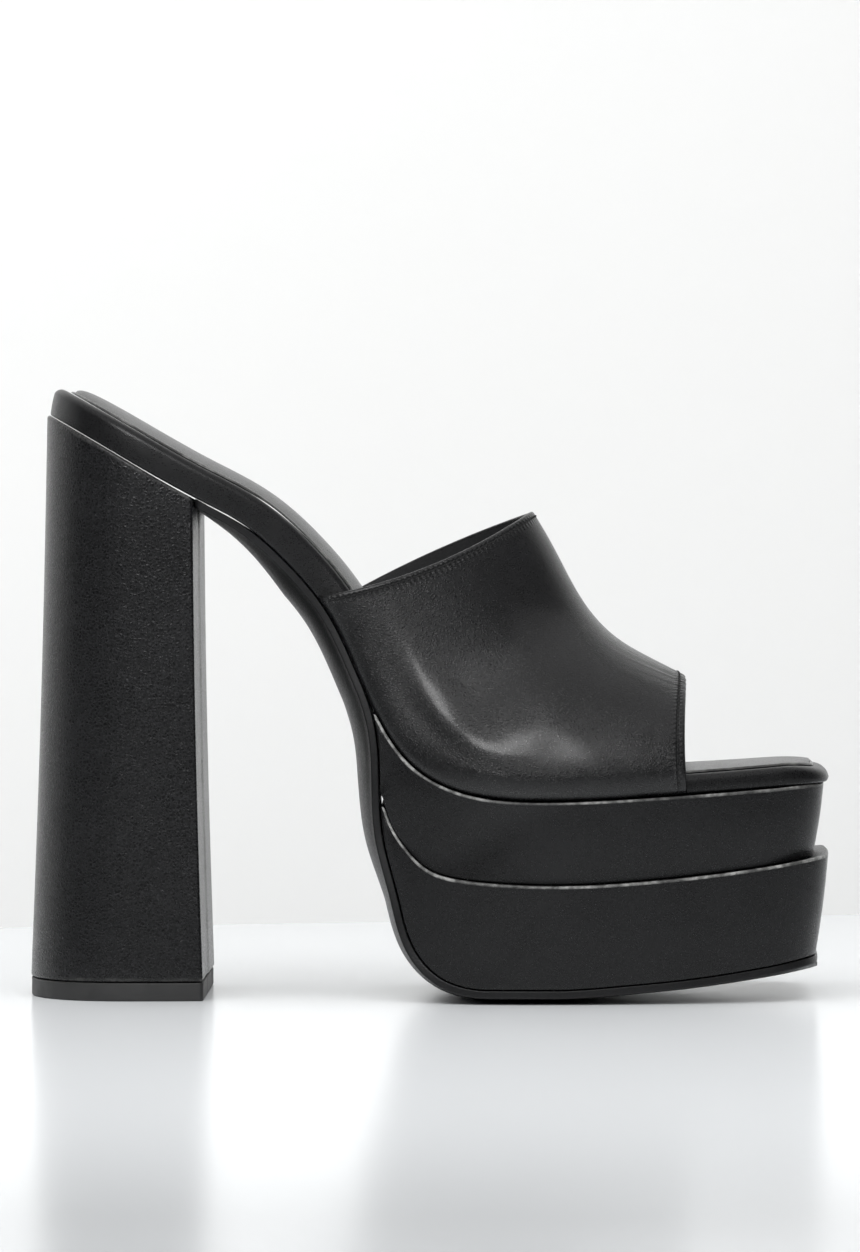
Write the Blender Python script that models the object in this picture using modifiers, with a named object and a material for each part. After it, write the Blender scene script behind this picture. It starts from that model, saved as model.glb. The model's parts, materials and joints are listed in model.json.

===============

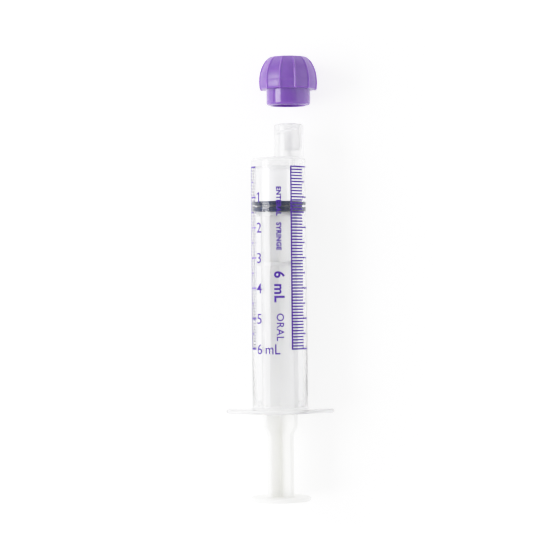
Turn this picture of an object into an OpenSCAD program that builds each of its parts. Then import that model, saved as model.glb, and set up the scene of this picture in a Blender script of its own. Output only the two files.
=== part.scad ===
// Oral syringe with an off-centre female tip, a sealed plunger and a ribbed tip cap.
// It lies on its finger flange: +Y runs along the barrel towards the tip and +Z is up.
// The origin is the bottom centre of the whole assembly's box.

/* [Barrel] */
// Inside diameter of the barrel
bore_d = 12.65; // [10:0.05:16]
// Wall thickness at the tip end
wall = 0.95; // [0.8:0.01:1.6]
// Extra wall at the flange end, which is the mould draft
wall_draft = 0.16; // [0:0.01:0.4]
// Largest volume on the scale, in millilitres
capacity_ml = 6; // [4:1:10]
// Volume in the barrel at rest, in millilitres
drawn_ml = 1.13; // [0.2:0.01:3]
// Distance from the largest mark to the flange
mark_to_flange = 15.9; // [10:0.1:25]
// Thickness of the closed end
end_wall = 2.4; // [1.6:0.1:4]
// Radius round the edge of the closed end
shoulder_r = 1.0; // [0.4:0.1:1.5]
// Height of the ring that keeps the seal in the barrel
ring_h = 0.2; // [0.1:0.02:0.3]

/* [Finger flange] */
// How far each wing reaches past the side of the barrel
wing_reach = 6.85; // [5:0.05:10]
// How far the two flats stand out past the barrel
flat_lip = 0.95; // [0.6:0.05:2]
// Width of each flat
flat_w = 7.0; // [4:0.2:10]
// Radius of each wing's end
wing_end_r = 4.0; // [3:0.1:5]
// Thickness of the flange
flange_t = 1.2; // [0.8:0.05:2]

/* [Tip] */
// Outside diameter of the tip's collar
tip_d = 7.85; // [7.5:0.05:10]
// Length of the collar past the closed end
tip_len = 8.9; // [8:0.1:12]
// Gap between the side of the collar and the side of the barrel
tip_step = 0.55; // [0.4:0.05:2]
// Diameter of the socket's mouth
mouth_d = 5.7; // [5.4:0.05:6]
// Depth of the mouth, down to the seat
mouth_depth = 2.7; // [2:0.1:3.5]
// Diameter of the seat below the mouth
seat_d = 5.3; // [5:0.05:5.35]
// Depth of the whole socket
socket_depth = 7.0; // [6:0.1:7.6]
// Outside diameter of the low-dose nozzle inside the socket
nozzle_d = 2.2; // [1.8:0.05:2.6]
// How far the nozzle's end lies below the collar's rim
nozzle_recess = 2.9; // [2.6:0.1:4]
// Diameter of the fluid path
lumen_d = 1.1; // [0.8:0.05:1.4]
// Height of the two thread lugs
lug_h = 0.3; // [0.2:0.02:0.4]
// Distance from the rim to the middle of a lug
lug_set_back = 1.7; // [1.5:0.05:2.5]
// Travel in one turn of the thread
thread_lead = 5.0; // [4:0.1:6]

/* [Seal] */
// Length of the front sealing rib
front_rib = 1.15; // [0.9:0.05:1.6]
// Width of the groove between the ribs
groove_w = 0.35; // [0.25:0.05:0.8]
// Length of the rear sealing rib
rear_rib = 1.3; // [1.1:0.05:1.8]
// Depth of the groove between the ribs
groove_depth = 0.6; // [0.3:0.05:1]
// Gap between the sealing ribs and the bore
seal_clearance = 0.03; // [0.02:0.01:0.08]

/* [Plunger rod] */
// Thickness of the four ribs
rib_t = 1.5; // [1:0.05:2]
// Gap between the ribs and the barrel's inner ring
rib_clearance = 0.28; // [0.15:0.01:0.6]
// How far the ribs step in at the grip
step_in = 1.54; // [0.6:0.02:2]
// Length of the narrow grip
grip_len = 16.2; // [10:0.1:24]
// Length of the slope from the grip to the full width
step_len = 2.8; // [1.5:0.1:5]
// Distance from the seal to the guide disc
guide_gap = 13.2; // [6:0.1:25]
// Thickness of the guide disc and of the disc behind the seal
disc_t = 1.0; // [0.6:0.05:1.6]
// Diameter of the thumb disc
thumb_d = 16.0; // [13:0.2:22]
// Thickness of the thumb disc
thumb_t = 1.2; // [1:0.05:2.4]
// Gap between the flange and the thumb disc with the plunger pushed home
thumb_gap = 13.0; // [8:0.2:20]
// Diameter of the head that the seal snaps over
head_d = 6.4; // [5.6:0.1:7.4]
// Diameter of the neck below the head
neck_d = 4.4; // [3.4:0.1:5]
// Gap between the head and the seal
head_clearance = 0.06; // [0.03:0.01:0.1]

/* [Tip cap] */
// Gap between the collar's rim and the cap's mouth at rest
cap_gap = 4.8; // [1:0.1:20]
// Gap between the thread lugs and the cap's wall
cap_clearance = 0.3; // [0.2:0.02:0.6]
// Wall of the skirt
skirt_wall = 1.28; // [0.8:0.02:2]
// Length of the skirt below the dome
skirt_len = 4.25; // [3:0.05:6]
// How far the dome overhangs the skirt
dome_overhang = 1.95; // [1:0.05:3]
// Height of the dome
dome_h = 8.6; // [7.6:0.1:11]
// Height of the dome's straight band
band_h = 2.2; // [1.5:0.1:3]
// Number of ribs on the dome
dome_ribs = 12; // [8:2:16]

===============

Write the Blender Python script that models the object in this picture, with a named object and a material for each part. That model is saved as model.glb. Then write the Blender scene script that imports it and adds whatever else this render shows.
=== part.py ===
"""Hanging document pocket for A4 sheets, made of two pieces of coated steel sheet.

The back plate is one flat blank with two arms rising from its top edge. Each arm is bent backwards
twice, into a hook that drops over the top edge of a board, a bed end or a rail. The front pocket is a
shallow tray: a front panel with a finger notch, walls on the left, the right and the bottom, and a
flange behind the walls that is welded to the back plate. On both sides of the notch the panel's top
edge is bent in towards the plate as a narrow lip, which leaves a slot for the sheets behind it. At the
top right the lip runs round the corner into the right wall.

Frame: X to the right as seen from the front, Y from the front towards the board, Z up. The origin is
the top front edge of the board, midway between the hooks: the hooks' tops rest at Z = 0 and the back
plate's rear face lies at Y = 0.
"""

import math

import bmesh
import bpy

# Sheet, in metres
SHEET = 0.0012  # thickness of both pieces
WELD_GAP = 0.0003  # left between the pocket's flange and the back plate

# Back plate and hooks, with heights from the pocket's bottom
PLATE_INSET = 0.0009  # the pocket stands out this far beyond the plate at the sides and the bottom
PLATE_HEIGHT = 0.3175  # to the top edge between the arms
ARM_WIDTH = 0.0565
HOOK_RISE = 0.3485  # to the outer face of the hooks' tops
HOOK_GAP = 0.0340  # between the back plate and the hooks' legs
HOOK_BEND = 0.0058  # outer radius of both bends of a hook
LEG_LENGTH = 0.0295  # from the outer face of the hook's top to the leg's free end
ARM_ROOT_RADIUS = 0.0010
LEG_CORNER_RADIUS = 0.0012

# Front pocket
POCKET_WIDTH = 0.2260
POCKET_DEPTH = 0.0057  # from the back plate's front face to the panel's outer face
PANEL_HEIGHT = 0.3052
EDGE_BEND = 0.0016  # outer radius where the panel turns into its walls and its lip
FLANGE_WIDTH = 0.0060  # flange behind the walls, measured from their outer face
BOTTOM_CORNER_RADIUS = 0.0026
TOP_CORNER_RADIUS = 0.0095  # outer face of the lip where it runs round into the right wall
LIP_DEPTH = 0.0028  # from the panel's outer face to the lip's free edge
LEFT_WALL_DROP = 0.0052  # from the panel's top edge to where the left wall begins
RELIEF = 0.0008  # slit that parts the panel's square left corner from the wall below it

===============

__Instruction__.
Copy the records above exactly, beginning at the line that contains "Turn this picture" and stopping after the line that contains "whole assembly's box.".

__Task output__.
Turn this picture of an object into an OpenSCAD program that builds each of its parts. Then import that model, saved as model.glb, and set up the scene of this picture in a Blender script of its own. Output only the two files.
=== part.scad ===
// Oral syringe with an off-centre female tip, a sealed plunger and a ribbed tip cap.
// It lies on its finger flange: +Y runs along the barrel towards the tip and +Z is up.
// The origin is the bottom centre of the whole assembly's box.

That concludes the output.